Lessons Learned for Federal ML Projects
1. The model is 20% of the work
Most of the engineering effort goes into data plumbing, feature contracts, deployment hardening, and security evidence. Budgets and timelines that assume "mostly modeling" will be wrong.
2. Treat the security team as a customer
They are not adversaries. They are reviewers protecting the agency and the public. Give them clean documentation, early. A security reviewer who can read your system in a morning will move faster than one who has to reverse-engineer it.
3. Write the runbook before you think you need it
"What does an operator do when X alert fires?" should be answerable in one page. If it is not, the system is not ready for production.
4. Lock your holdout and never look at it
The temptation to peek is constant. Peek once, and your reported performance is fiction.
5. Make policy part of the code
If a feature is policy-restricted, the restriction should live in the feature pipeline, not in a memo. Memos drift. Code does not.

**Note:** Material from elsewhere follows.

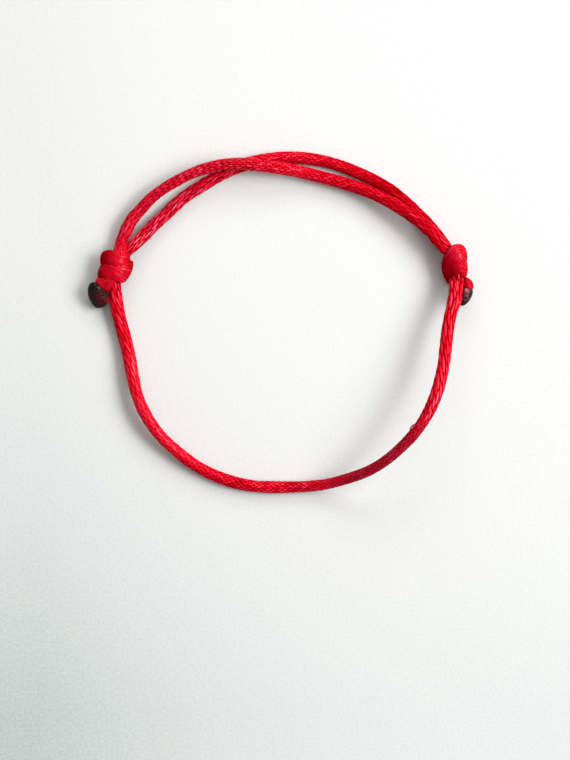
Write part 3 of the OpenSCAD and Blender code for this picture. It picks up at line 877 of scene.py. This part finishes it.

6. Versioning is not optional
Data version, feature version, model version, code version, image version. All five. With hashes. You will be asked to reconstruct a production prediction from two years ago, and you need to be able to do it.
7. Plan for re-training from day one
The question is not "will we re-train?" It is "what triggers a re-train, who approves it, and what validation must it pass?" Answer that before you deploy the first model, not after the first drift alert.
8. Measure on subgroups
In federal health data, aggregate accuracy hides a lot. Subgroup analysis is not a nice-to-have; it is a design requirement.